SEASIDE PARK, N.J. — It may well be remembered as the embrace that built a presidential campaign.
New Jersey Gov. Chris Christie’s warm welcome of President Obama last year, in the midst of early efforts to recover from Superstorm Sandy, hurt the Republican governor with some conservatives, but polls show it has been a resounding success in his state, which has received billions of dollars in federal aid and where he is poised to win re-election next week.
“The evidence is incontrovertible that Sandy is what really put this in the bag for Chris Christie,” said Patrick Murray, director of the Monmouth University Polling Institute. “He was already going to be a formidable opponent to bring down, but when Sandy hit, forget about it.”

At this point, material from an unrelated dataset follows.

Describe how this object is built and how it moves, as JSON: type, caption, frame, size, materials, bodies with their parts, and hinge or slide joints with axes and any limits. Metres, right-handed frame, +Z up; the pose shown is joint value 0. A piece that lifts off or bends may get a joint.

On Tuesday, the first anniversary of the storm’s landfall in New Jersey, Mr. Christie will hold 10 events across the state to take stock of the rebuilding. On Wednesday, he kicks off a weeklong New Jersey bus tour as he looks to the Nov. 5 election.
On a national scale, some Republicans are looking to Mr. Christie for a model of how they might win the White House in 2016.

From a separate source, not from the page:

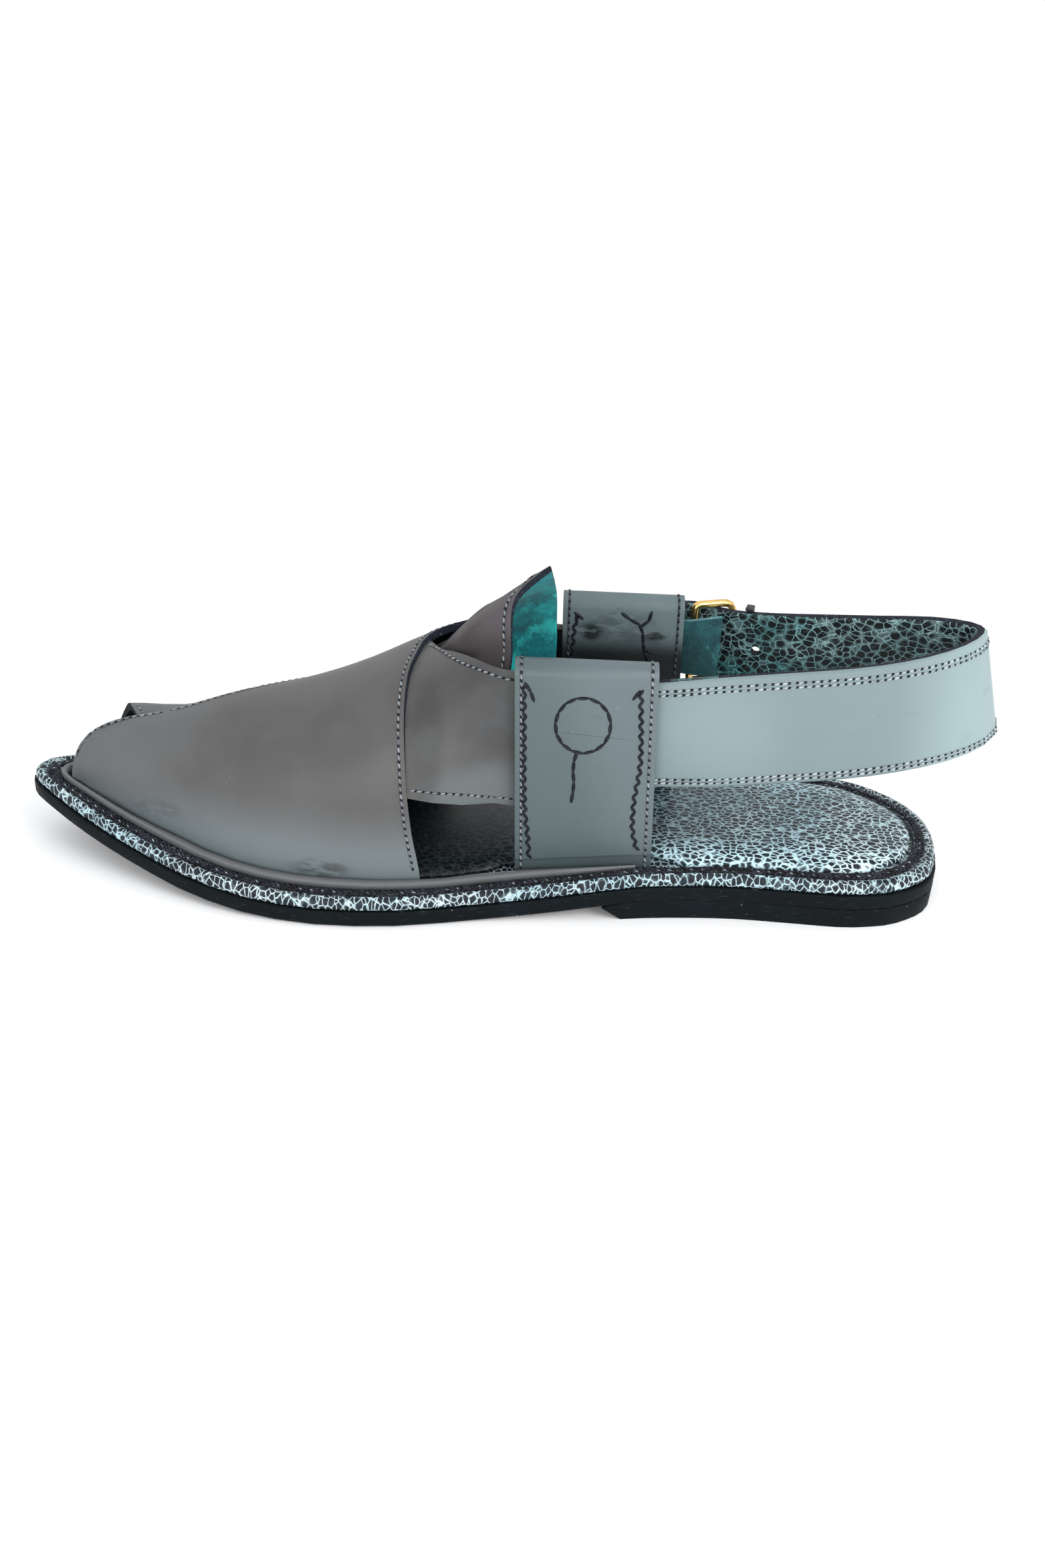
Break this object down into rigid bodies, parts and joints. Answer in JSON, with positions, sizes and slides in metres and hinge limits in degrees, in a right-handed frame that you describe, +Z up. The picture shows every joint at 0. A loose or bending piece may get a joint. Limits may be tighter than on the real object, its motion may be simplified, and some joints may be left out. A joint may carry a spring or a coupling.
{
  "type": "peshawari chappal sandal",
  "caption": "Right peshawari chappal: crossed instep straps, peaked tongue, folded side tabs, buckled heel sling and low stacked heel.",
  "frame": {"origin": "on the floor, under the middle of the shoe's length and width", "axes": "+Z up, toe towards -X, heel towards +X, inner (medial) side towards -Y"},
  "size_m": [0.3113, 0.1012, 0.1025],
  "materials": {
    "black_rubber": "satin black rubber",
    "lift_rubber": "satin black rubber",
    "crackle_rim": "glossy crackle leather, pale mint net over charcoal",
    "crackle_pad": "padded crackle leather, pale mint net over charcoal",
    "rand_leather": "rolled grey leather",
    "strap_leather": "smooth slate grey leather",
    "tongue_leather": "slate grey leather outside, teal suede inside",
    "tab_medial_leather": "smooth greenish grey leather",
    "tab_lateral_leather": "smooth greenish grey leather",
    "sling_leather": "smooth greenish grey leather, crackle lining",
    "shield_suede": "teal suede",
    "brass": "polished brass",
    "brass_prong": "polished brass",
    "keeper_leather": "black leather"
  },
  "bodies": {
    "root": {"outsole": "black_rubber", "heel_lift": "lift_rubber", "footbed": "crackle_rim", "insole": "crackle_pad", "rand": "rand_leather", "upper": "strap_leather", "tongue": "tongue_leather", "tab_medial": "tab_medial_leather", "tab_lateral": "tab_lateral_leather", "heel_sling": "sling_leather", "buckle_shield": "shield_suede", "buckle_frame": "brass", "buckle_prong": "brass_prong", "keeper_loop": "keeper_leather"}
  },
  "joints": []
}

Indeed, while Republicans in Washington struggle to learn the lessons of the party’s post-2012 defeat, Mr. Christie appears to have made inroads with all of the constituencies that the 2012 presidential nominee, Mitt Romney, failed to reach.
“I think Chris Christie appeals to precisely those constituencies that the Republican Party’s report indicate we need to do much better with: That is women, young people, and that is minorities,” said Bobbie Kilberg, a top Republican fundraiser. “He also, which is equally important, speaks to men and older people. His genius is that he cuts across all political spectrums. Everyone can relate to Chris Christie.”

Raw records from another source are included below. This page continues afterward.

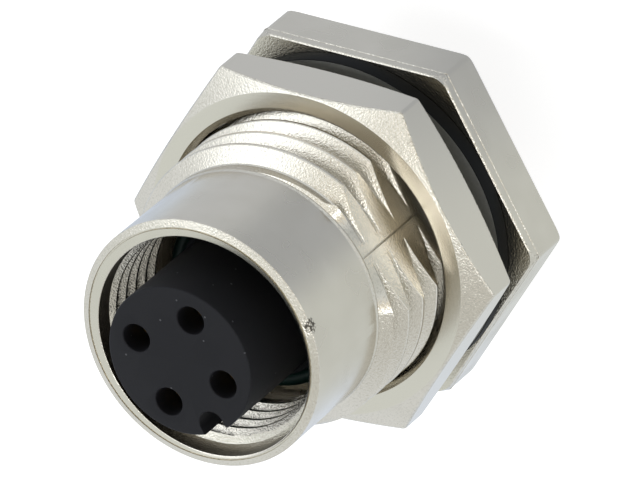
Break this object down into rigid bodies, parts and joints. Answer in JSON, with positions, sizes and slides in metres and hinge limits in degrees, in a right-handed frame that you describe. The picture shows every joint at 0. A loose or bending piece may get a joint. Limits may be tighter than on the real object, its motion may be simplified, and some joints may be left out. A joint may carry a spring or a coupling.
{
  "type": "circular connector",
  "caption": "Panel-mount circular connector: hexagonal flange, threaded barrel with flats, lock nut, gasket, and a keyed socket for pin contacts.",
  "frame": {"origin": "the barrel's axis at the flange's front face, where the gasket sits", "axes": "+Z along the barrel's axis, towards the mating plug; +X through a corner of the hexagonal flange, opposite the key notch; the barrel's two flats face +Y and -Y"},
  "size_m": [0.0218, 0.019, 0.0269],
  "materials": {
    "nickel_plate": "satin nickel plate on a cast body",
    "black_rubber": "matt rubber",
    "dark_plastic": "matt moulded plastic",
    "green_rubber": "matt rubber",
    "gold_plate": "thin gold plate"
  },
  "bodies": {
    "connector_body": {"shell": "nickel_plate", "panel_gasket": "black_rubber", "contact_insert": "dark_plastic", "face_seal": "green_rubber", "insert_o_ring": "black_rubber", "rear_holder": "dark_plastic", "socket_contact_1": "gold_plate", "socket_contact_2": "gold_plate", "socket_contact_3": "gold_plate", "socket_contact_4": "gold_plate"},
    "lock_nut": {"hex_nut": "nickel_plate"}
  },
  "joints": [
    {"name": "nut_travel", "type": "slide", "parent": "connector_body", "child": "lock_nut", "axis": [0, 0, 1], "range_m": [-0.00105, 0.0165]}
  ]
}
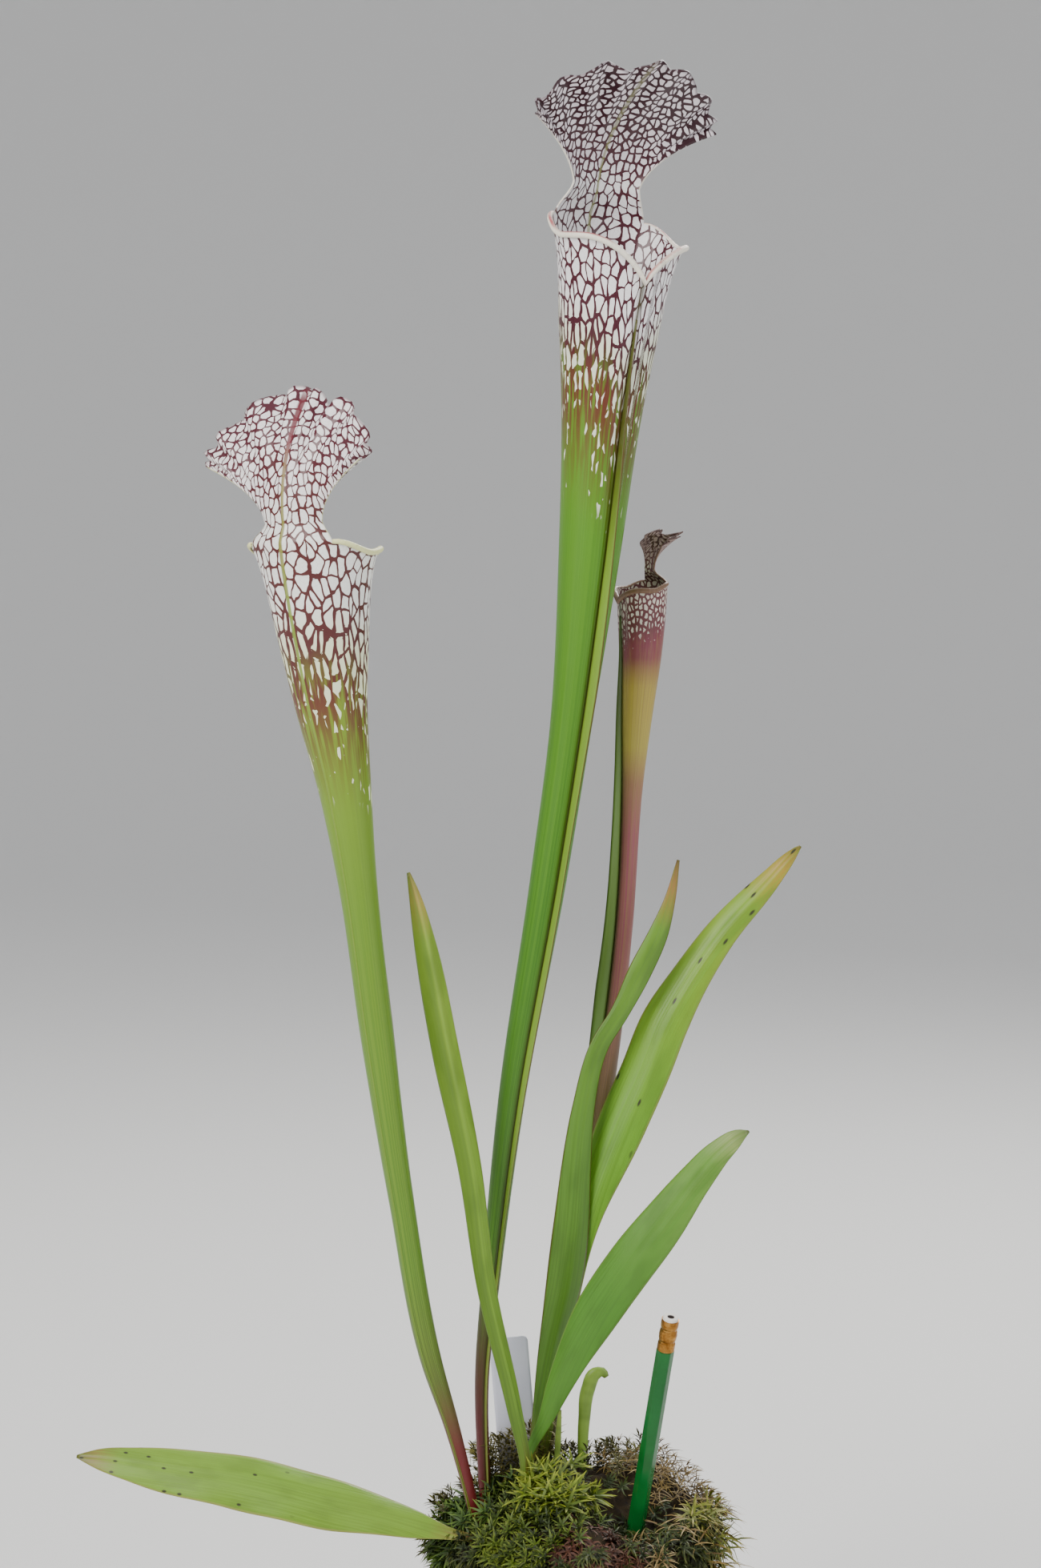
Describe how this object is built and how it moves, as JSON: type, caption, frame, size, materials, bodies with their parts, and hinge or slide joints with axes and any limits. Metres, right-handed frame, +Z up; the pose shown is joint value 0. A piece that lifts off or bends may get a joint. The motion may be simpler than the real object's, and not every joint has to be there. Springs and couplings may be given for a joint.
{
  "type": "potted pitcher plant",
  "caption": "Potted pitcher plant: hollow trumpet leaves with net-veined frilled hoods, sword-like leaves, a moss cushion, a round pot, a blank tag and a pencil stake.",
  "frame": {"origin": "centre of the pot's flat base", "axes": "+Z up along the pot's axis; the plant's best side faces -Y and the low spreading leaf points to -X"},
  "size_m": [0.3042, 0.1355, 0.7092],
  "materials": {
    "pot_plastic": "matte black moulded plastic",
    "potting_mix": "dark crumbly peat",
    "moss": "soft live moss",
    "rhizome": "brown scaly rootstock",
    "pitcher_skin": "satin leaf, green below and white with maroon veins above",
    "withered_skin": "dull withered leaf",
    "leaf_blade": "satin green leaf",
    "young_shoot": "satin young shoot",
    "tag_plastic": "matte pale plastic",
    "pencil_paint": "glossy green paint",
    "graphite": "dark graphite",
    "ferrule_brass": "crimped brass with an amber tone",
    "eraser_rubber": "worn white rubber"
  },
  "bodies": {
    "root": {"pot": "pot_plastic", "potting_mix": "potting_mix", "moss_mound": "moss", "rhizome": "rhizome", "pitcher_tall": "pitcher_skin", "pitcher_left": "pitcher_skin", "pitcher_old": "withered_skin", "leaf_ground": "leaf_blade", "leaf_thin": "leaf_blade", "leaf_mid": "leaf_blade", "leaf_big": "leaf_blade", "leaf_low_right": "leaf_blade", "shoot_hooked": "young_shoot", "shoot_thin": "young_shoot", "plant_tag": "tag_plastic", "pencil_barrel": "pencil_paint", "pencil_lead": "graphite", "pencil_ferrule": "ferrule_brass", "pencil_eraser": "eraser_rubber"}
  },
  "joints": []
}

Before the storm, Mr. Christie had a favorability rating of 48 percent positive to 42 percent negative, for a plus-6 percentage point rating. Just 22 percent of New Jersey Democrats, 43 percent of women and 22 percent of blacks in the state rated him favorably.
Now, his net favorability is plus-33 percentage points, and 38 percent of Democrats, 58 percent of women and 51 percent of nonwhite voters rate him favorably. He also is performing well among 18- to 39-year-olds, who give him a 60 percent favorable rating.
More striking is that New Jersey voters still disapprove of him on his handling of key issues such as taxes and the economy, but when it comes to Superstorm Sandy recovery, he receives an 85 percent approval in surveys from the Eagleton Center for Public Interest Polling at Rutgers University.
“His general favorability and approval ratings have all gone up even though people don’t like what he has done on things like the economy and taxes,” said David P. Redlawsk, director of the Eagleton Center.
Shaquille O’Neal, a Newark native and retired National Basketball Association all-star, helped Mr. Christie’s cause over the weekend by declaring in a television ad, “I don’t endorse many politicians, but Chris Christie is different.”
“He’s a good man,” Mr. O’Neal said in the ad, where he compliments Mr. Christie’s education and jobs agenda. “Excuse me, he’s a great man. Please join me in supporting Chris Christie — the governor.”
Jeff Tittel, director of the New Jersey chapter of the Sierra Club, said Superstorm Sandy has helped hide Mr. Christie’s policy missteps and the blemishes on his record, and makes him appear more bipartisan than he really is.
“In the beginning, he came off looking really great as a strong leader, but about a year later he is refusing to answer questions and the administration is not helping people who are still out of their homes. Going on “Letterman” and eating a doughnut is great theater, but there are still 20,000 to 30,000 that don’t have homes,” Mr. Tittel said, alluding to Mr. Christie’s appearance this year on CBS’ “Late Show With David Letterman.” “Most people down the shore are angry.”
If he wins re-election by a convincing margin, Mr. Christie will solidify his case that he should be part of any 2016 presidential conversations.
“There is no gender gap in our polls, there is a good chance he will win Hispanics and he will get a good chunk of African-Americans,” Mr. Murray said. “This is exactly the kind of candidate that Republican leadership is looking for in a party that can’t survive on white men alone.”
Still to be seen, however, is whether Republican voters in early primary and caucus states take to the tough-talking governor.
Some Republican leaders were critical last year of Mr. Christie, who was an early supporter of Mr. Romney but who focused on Sandy recovery in the final days of the election and gave a warm welcome to Mr. Obama.
Seeking to do damage control, Mr. Christie this weekend denied that he hugged the president and told the Philadelphia Inquirer that the two men exchanged a normal handshake.
Mr. Christie also angered some congressional Republicans when he demanded that they quickly approve tens of billions of dollars in federal taxpayer aid for the regions affected by the storm.
Charlie Gerow, CEO of Pennsylvania-based Quantum Communications, said Mr. Christie’s positive features will attract Republican voters “because ultimately Republicans want to win 2016.”
“The conventional wisdom is that the Christie act won’t play well with Republican primary voters and won’t play well in early primary states. But I think the interest in taking the White House after the last eight years will outweigh that,” Mr. Gerow said.